Я стал просить Олега устроить встречу с Ивинской, чтобы поблагодарить и подарить цветы. Олег пояснил, что Ольга Всеволодовна избегает встреч с незнакомыми людьми, опасаясь провокаций, но он попытается уговорить ее принять меня. Дней через пять он диктовал мне номер ее телефона.

На мой звонок ответил строгий мужской голос, допытывавшийся, почему я хочу посетить Ивинскую. Я долго ему что-то объяснял, как вдруг услышал голос женский: "Поскольку вы друг Олега Корвякова, я вас приму дома. Приезжайте 31 октября к 17 часам, улица Вятская…"

И вот день 31 октября 1988 года наконец наступил. Я купил семь сине-сиреневых хризантем и коробку конфет, взял журнал "Новый мир" с главами "Доктора Живаго" и помчался на встречу с последней любовью великого поэта.
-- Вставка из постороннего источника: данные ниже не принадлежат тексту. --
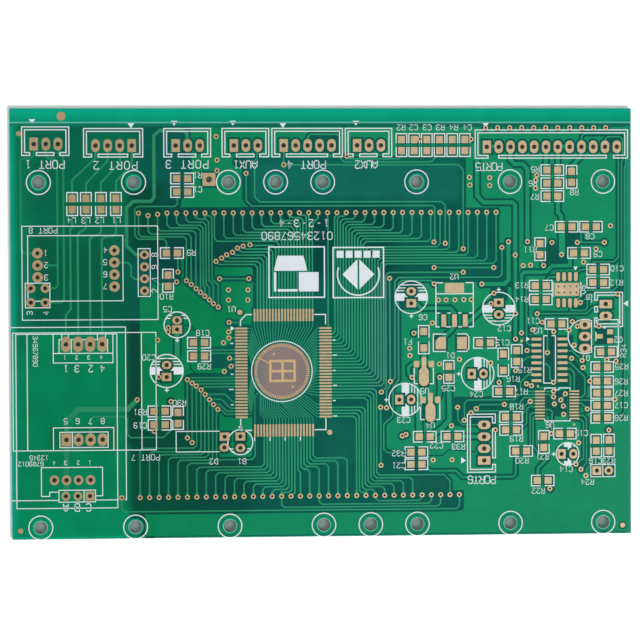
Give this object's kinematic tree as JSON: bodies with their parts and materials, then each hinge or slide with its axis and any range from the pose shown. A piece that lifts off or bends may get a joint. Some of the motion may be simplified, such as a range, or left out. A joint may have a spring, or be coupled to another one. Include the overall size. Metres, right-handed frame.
{
  "type": "ups power supply control board",
  "caption": "Bare double-sided control board of an uninterruptible power supply: green mask, tan lands, white legend, processor site.",
  "frame": {"origin": "centre of the underside of the board", "axes": "+X along the long edge, +Y towards the handling rail, +Z out of the component side"},
  "size_m": [0.132, 0.091, 0.0016],
  "materials": {
    "laminate": "woven glass laminate, matte at its cut edges",
    "bare_laminate": "bare resin in the die site, mauve grey",
    "solder_mask": "dark green solder mask over laminate",
    "masked_copper": "green solder mask over copper, lighter than over laminate",
    "coated_lands": "bare copper lands with a thin pale tan coat",
    "gold_plate": "soft gold plate for bonding",
    "tinned_rings": "via lands and plated barrels",
    "legend_ink": "white legend ink"
  },
  "bodies": {
    "root": {"bond_fingers": "gold_plate", "capacitor_lands": "coated_lands", "chip_lands": "coated_lands", "connector_vias": "tinned_rings", "converter_lands": "coated_lands", "die_pad": "gold_plate", "die_site_floor": "bare_laminate", "diode_lands": "coated_lands", "driver_lands": "coated_lands", "fiducials": "coated_lands", "ground_pour": "masked_copper", "jumper_lands": "coated_lands", "laminate_core": "laminate", "legend_capacitors": "legend_ink", "legend_chips": "legend_ink", "legend_connectors": "legend_ink", "legend_hole_rings": "legend_ink", "legend_modules": "legend_ink", "legend_packages": "legend_ink", "loose_vias": "tinned_rings", "lower_bus_tracks": "masked_copper", "lower_via_row": "tinned_rings", "module_lands": "coated_lands", "port_lands": "coated_lands", "power_tracks": "masked_copper", "processor_fan_tracks": "masked_copper", "processor_lands": "coated_lands", "regulator_lands": "coated_lands", "sensor_tracks": "masked_copper", "signal_tracks": "masked_copper", "slanted_vias": "tinned_rings", "solder_mask_bottom": "solder_mask", "solder_mask_top": "solder_mask", "supply_tracks": "masked_copper", "top_connector_lands": "coated_lands", "transistor_lands": "coated_lands", "upper_bus_tracks": "masked_copper", "upper_via_row": "tinned_rings"}
  },
  "joints": []
}
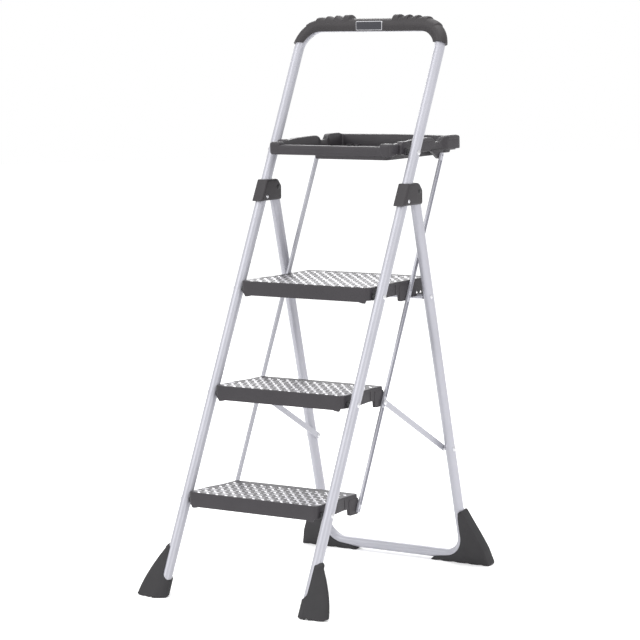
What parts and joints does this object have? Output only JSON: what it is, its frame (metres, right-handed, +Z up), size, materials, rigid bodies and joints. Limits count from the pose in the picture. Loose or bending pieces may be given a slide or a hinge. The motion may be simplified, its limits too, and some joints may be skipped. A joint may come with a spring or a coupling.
{
  "type": "platform step ladder",
  "caption": "Folding step ladder with moulded treads, a deeper top platform, a project tray, a padded handle loop, a folding rear frame with braces and flared rubber feet.",
  "frame": {"origin": "on the floor, at the middle of the footprint box of the open ladder", "axes": "+Z up, the steps face -Y, +X is the right-hand side for a person looking along +Y at the steps"},
  "size_m": [0.57, 0.7548, 1.351],
  "materials": {
    "tube_paint": "satin silver-grey powder coat",
    "grip_plastic": "fine matt texture",
    "plaque_plastic": "semi-gloss",
    "block_plastic": "fine matt texture",
    "foot_rubber": "matt",
    "tread_plastic": "moulded grain",
    "tray_plastic": "moulded grain",
    "spacer_plastic": "black nylon",
    "pin_black": "black oxide",
    "bar_steel": "satin silver-grey powder coat",
    "rivet_steel": "zinc-plated"
  },
  "bodies": {
    "front_frame": {"front_frame_tube": "tube_paint", "handle_grip": "grip_plastic", "grip_plaque": "plaque_plastic", "hinge_block_left": "block_plastic", "hinge_block_right": "block_plastic", "hinge_block_rivets": "rivet_steel", "leg_pivot_pins": "pin_black", "front_foot_left": "foot_rubber", "front_foot_right": "foot_rubber", "step_1_rivets": "rivet_steel", "step_2_rivets": "rivet_steel", "platform_rivets": "rivet_steel", "tray_rivets": "rivet_steel", "pivot_spacers": "spacer_plastic"},
    "rear_frame": {"rear_frame_tube": "tube_paint", "leg_end_plugs": "block_plastic", "platform_support_bar": "tube_paint", "support_bar_rivets": "rivet_steel", "rear_foot_left": "foot_rubber", "rear_foot_right": "foot_rubber", "brace_leg_rivets": "rivet_steel"},
    "step_1": {"step_1": "tread_plastic"},
    "step_2": {"step_2": "tread_plastic"},
    "platform": {"platform": "tread_plastic"},
    "tray": {"tray": "tray_plastic"},
    "links": {"link_bar_left": "bar_steel", "link_bar_right": "bar_steel", "link_rivets": "rivet_steel"},
    "braces": {"brace_left": "bar_steel", "brace_right": "bar_steel", "brace_front_rivets": "rivet_steel"}
  },
  "joints": [
    {"name": "rear_frame_fold", "type": "hinge", "parent": "front_frame", "child": "rear_frame", "pos_m": [0, 0.12003, 0.935], "axis": [1, 0, 0], "range_deg": [-35.6, 0]},
    {"name": "step_1_fold", "type": "hinge", "parent": "front_frame", "child": "step_1", "pos_m": [0, -0.25282, 0.218], "axis": [1, 0, 0], "range_deg": [0, 64.81]},
    {"name": "step_2_fold", "type": "hinge", "parent": "front_frame", "child": "step_2", "pos_m": [0, -0.13988, 0.458], "axis": [1, 0, 0], "range_deg": [0, 64.81]},
    {"name": "platform_fold", "type": "hinge", "parent": "front_frame", "child": "platform", "pos_m": [0, -0.02695, 0.698], "axis": [1, 0, 0], "range_deg": [0, 64.81]},
    {"name": "tray_fold", "type": "hinge", "parent": "front_frame", "child": "tray", "pos_m": [0, 0.1274, 1.026], "axis": [1, 0, 0], "range_deg": [0, 64.81]},
    {"name": "links_swing", "type": "hinge", "parent": "step_2", "child": "links", "pos_m": [0, 0.01262, 0.442], "axis": [1, 0, 0], "range_deg": [-64.81, 0]},
    {"name": "braces_swing", "type": "hinge", "parent": "rear_frame", "child": "braces", "pos_m": [0, 0.26074, 0.295], "axis": [1, 0, 0], "range_deg": [-40.61, 0]}
  ],
  "couplings": [
    {"joint": "step_1_fold", "follows": "rear_frame_fold", "ratio": -1.8202},
    {"joint": "step_2_fold", "follows": "rear_frame_fold", "ratio": -1.8202},
    {"joint": "platform_fold", "follows": "rear_frame_fold", "ratio": -1.8202},
    {"joint": "tray_fold", "follows": "rear_frame_fold", "ratio": -1.8202},
    {"joint": "links_swing", "follows": "rear_frame_fold", "ratio": 1.8202},
    {"joint": "braces_swing", "follows": "rear_frame_fold", "ratio": 1.1404}
  ]
}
Дверь мне открыл суровый мужчина лет 50 и сразу предупредил:

- Мама чувствует себя плохо, прошу не задерживаться больше 15 минут.

- Митя, что же ты сразу пугаешь гостя? - слышу мягкий голос из комнаты. - Входите, входите. Друг Олега - и мой добрый друг, тем более и имя у вас родное - Борис.

Принимая цветы, Ольга Всеволодовна заметила:

- Этот цвет очень любил Борис Леонидович. А еще ему нравилось сочетание темно-синего с желтым .

Странно, но и мне очень нравилось сочетание темно-синего с желтым. Помню взрыв смеха моей жены и ее подруги Иры, когда я посоветовал пришить к синему платью желтые пуговицы. Думаю, это связано с местом, где я родился и где прошла моя юность - с землей древнего Самарканда: синие купола дворцов и гробниц времен Тамерлана с рассыпанными среди вековой синевы золотыми звездами и желтыми цветами.